Steve - This is one of the things that we’re presently working on as we also have the earliest evidence for honey.

Georgia - What form does that take?

Steve - It’s the same person, our pollen specialist. She was looking at a sample that comes from the site of Shuliveti where we’re also working. Basically, it’s a trash pit from a hearth and so somebody had been cooking and then cleaning out all the ash and everything like that. And so she was looking at it and the sample that she had had this incredible - well this clustering of pollen of a very diverse variety of basically meadow plants, and also arboreal flowers.

According to pollen specialists, this is the signature of honey because… I should also add that they were also insect legs, like honey legs that were still caught in this as well. You would not have such a diverse collection of pollen like that if it’s an anthropogenic thing because we can’t collect that. We wouldn’t normally collect that diverse of pollen or flowers, if you will. But bees are going from flower to flower all across the place within a 7-kilometre range. They can collect that great variety and that’s what’s represented, that’s the signature, if you will, of honey having that great variety of pollen.

Georgia - Right. So they didn’t have much space to move around in but they had wine and they had honey, so life might have been quite good?

Steve - It wouldn’t have been that bad, I imagine.

Georgia - Is the site one sort of singular settlement over time or is it several?
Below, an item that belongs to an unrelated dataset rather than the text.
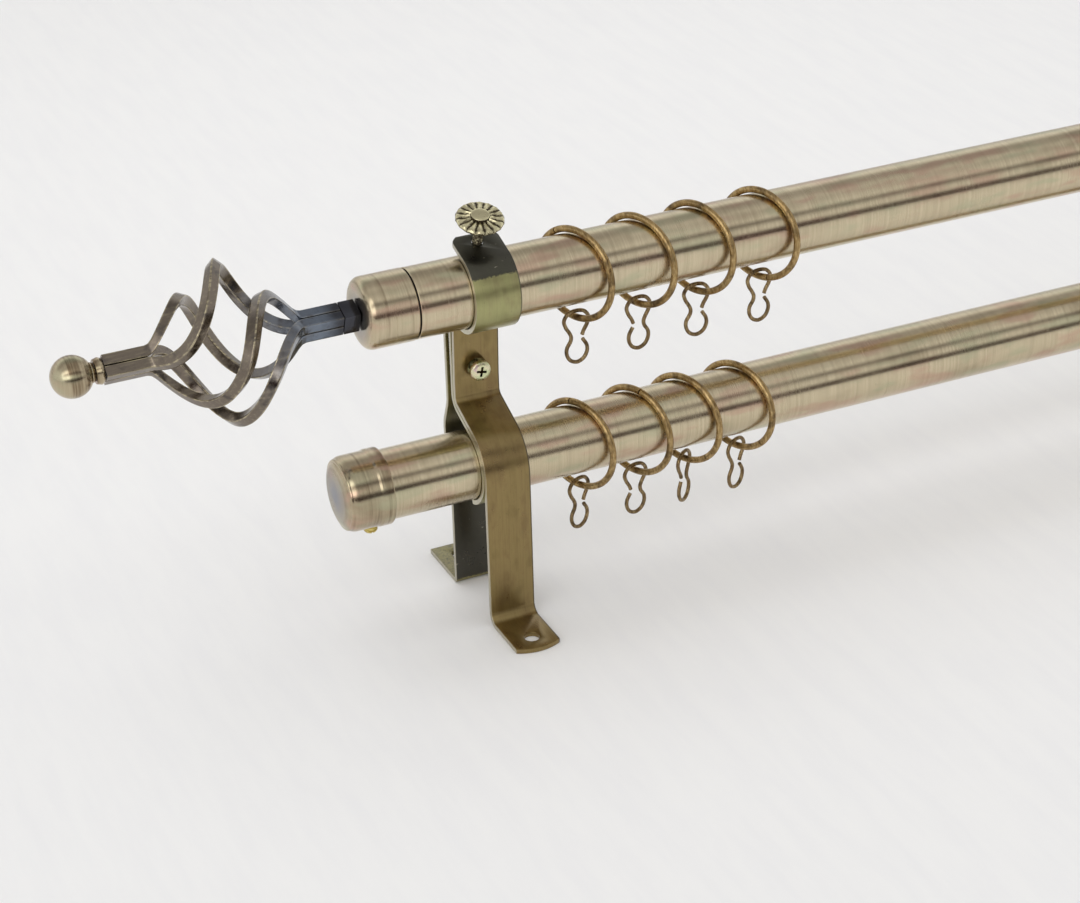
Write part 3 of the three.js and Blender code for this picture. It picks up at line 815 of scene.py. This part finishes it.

Steve - Well, this is actually one of the interesting things that we have started to understand just really sort of this year. What you do have, if you look across the landscape, you have our mound, you can see another mound over there. That is the site of Imiris-Gora; it was also excavated in the 1960s. Then off over there 2 kilometres away is the eponymous site of Shulaveri-Gora, which had been excavated in the 1960s by the Georgians. And what you seem to be looking at is a cluster of sites but they’re all occupied at different time periods over the thousand years of  Shulaveri-Shomu culture.